Fairfield's police department personnel are not eligible for Social Security because of the similar benefits they receive in their pension plan, according to McHale. Implementing a 401(a) contribution plan would mean the town would have to contribute the Social Security percentage equivalent of the department's pensionable payroll, plus disability insurance and the town's employer match to a 401(a) plan. Currently, the pension plan's components are base pay and longevity.
McHale calculated that, in maintaining the pension plan for new hires (and decreasing their payout to 70 percent of base salary), the town saves about 5.6 percent in pensionable payroll.
Bruce Ryan, R-10, said the town could save in the long run by switching to 401(a) plans for new hires, discontinuing pension payouts by the town "20-30 years from now."

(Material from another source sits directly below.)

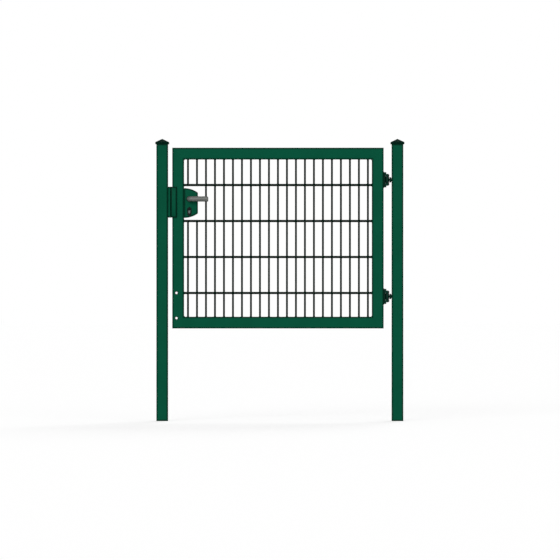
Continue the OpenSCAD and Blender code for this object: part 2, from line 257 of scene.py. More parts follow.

"It would save us a lot of money to eliminate that liability," Ryan said.
But McHale said there is no evidence to support long-term savings by switching to a 401(a) plan.
Police Chief Gary MacNamara urged the RTM to ratify the contract.
"Three years without a contract leads to distraction in a department," he said. "At some point or other, they all have questioned the support of the town. They need to know you care about them."
He added that despite the uncertainty, the men and women of the department have "risen up to answer calls in the past three years, in historic events" that Fairfield and neighboring towns have faced -- including Tropical Storm Irene, Hurricane Sandy, the February blizzard, and the Sandy Hook Elementary School shooting.
The body voted to approve the contract in a 41-3 vote. Members Joseph Lipp, R-1, and Gaylord Meyer, R-1 abstained; Ed Bateson, R-3, Ryan, and Joseph DeMartino, R-4, opposed the agreement.